Bonjour  , j'ai récemant réparé un imac g3 350 512 mo de ram Panther (le topic est un peu plus bas = pb emac g3)
La j'aimerais changer le lecteur pour y mettre un graveur.
Seulement voila je n'ai pas de graveur "slim" tout plat comme c'est le cas dans l'imac mais un graveur traditionnel et je voulais savoir si quelqu'un connait une bidouille pour le mettre quand même ou alors le transformer en graveur externe.

Merci


----------



## CBi (12 Avril 2007)

Rentrer le gros lecteur dans le iMac, n'y pense pas...
À la rigueur, la bidouille pourrait consister à brancher une rallonge du cable IDE plat et à la faire sortir du Mac mais pour le coup, ça aura vraiment l'air d'une bidouille.

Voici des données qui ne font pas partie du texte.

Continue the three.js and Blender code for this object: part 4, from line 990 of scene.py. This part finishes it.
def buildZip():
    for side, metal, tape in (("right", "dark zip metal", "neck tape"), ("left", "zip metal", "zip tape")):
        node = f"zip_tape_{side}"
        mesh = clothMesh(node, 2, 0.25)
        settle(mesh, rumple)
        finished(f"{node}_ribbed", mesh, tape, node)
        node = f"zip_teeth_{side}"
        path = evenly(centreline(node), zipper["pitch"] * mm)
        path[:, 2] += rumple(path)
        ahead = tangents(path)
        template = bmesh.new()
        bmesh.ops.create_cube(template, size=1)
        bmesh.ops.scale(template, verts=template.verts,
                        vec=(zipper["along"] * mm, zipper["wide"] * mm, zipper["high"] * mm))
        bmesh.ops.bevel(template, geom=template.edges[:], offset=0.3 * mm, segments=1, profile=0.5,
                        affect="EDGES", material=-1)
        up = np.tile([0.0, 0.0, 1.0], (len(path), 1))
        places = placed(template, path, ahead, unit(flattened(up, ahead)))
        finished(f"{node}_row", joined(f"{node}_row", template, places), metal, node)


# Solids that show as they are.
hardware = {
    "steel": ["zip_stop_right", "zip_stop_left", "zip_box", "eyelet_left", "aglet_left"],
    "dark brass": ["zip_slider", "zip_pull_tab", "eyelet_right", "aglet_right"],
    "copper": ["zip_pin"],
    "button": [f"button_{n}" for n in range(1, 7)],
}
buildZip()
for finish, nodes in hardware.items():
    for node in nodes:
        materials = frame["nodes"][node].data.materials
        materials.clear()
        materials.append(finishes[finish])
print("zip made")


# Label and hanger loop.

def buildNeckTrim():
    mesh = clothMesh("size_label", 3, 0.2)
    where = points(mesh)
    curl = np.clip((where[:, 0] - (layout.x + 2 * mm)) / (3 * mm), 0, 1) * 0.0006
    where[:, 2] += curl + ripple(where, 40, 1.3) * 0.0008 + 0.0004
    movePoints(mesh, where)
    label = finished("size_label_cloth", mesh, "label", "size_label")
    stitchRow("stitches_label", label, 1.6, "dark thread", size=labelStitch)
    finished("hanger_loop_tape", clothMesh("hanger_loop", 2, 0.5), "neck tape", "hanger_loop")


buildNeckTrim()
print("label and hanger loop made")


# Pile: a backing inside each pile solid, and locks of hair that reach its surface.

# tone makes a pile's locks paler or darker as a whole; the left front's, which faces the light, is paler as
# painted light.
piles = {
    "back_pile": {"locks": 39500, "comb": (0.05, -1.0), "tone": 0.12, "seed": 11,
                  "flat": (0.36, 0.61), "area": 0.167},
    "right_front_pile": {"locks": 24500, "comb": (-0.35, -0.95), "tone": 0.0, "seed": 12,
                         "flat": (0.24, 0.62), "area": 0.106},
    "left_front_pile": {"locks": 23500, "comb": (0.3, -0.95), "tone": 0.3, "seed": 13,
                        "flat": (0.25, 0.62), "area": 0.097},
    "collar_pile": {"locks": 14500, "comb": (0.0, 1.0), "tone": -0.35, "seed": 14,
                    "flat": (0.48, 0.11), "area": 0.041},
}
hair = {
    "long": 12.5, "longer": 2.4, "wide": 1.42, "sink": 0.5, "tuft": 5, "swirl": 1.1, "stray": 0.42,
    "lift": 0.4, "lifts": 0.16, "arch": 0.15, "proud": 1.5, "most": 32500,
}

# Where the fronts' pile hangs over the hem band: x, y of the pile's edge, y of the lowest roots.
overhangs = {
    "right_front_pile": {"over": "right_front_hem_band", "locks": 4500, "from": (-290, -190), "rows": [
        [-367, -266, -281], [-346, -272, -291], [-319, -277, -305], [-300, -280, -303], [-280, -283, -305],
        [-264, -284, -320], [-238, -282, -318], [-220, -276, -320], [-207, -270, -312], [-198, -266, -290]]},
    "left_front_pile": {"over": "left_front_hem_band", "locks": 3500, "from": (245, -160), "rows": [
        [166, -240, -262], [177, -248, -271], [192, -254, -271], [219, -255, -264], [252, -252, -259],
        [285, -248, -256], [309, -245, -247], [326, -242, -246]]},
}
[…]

En branchement externe, il te faudra un adaptateur IDE-USB ou IDE-Firewire, et un branchement électrique.


----------



## Pascal 77 (12 Avril 2007)

Et encore, un graveur de CD, parce qu'en USB1, graver des CD, c'est &#224; 4x maximum, et des DVD, n'y pense m&#234;me pas !


----------



## melaure (12 Avril 2007)

Après tu peux aussi acheter un lecteur/graveur interne.

Wegener iMac Drives

WeLoveMacs iMacs 350 Drives

MCE Superdrive for iMac G3 Slot Loading


----------



## JPTK (12 Avril 2007)

snapscan a dit:


> Seulement voila je n'ai pas de graveur "slim" tout plat comme c'est le cas dans l'imac mais un graveur traditionnel et je voulais savoir si quelqu'un connait une bidouille pour le mettre quand même ou alors le transformer en graveur externe.



De plus dans les imac DV ce n'est ni un slim (2,5 pouces) ni un format 3,5 pouce mais un truc hybride à la con... :rateau:


----------



## snapscan (12 Avril 2007)

Merci a tous pour vos lien et vos réponses.

En fait le truc c'est que je suis un switcher convaincu, j'ai acheté un macbook et réparé un imac g3. Aussi, je voulais me passer de mon pc, mais ni mon imac ni mon macbook n'on de graveur dvd. 
Aussi, je voulais récuperer mon graveur dvd de pc pour le brancher sur mon imac.
Seulement vu le prix des accessoires style adaptateur usb-->ide, je pense que je vais investir dans un petit graveur externe style ca : 
http://www.rue-hardware.com/prix/acheter/49334/Samsung-SH-S182M-LightScribe-Noir-Externe
Voila tout ca sous bootcamp comme ca je pourais me débarasser de mon pc


----------



## Pascal 77 (13 Avril 2007)

snapscan a dit:


> je pense que je vais investir dans un petit graveur externe style ca :
> http://www.rue-hardware.com/prix/acheter/49334/Samsung-SH-S182M-LightScribe-Noir-Externe
> Voila tout ca sous bootcamp comme ca je pourais me débarasser de mon pc



Graver des DVD avec un graveur USB ? T'as pas fini de flinguer des galettes ! T'es sur Mac, ton MacBook a une interface Firewire, sers t'en, tu risqueras moins de déconvenues !


----------



## melaure (13 Avril 2007)

jaipatoukompri a dit:


> De plus dans les imac DV ce n'est ni un slim (2,5 pouces) ni un format 3,5 pouce mais un truc hybride à la con... :rateau:



c'est pour ça que j'avais donné des liens. Je sais que c'est pas donné mais c'est un format spécial, pas le choix ...

Ceci dit le superdrive à 150 dollars est encore à peut prêt raisonnable (et vous avez vu le cours du dollars en ce moment ? Faut acheter aux US !)


----------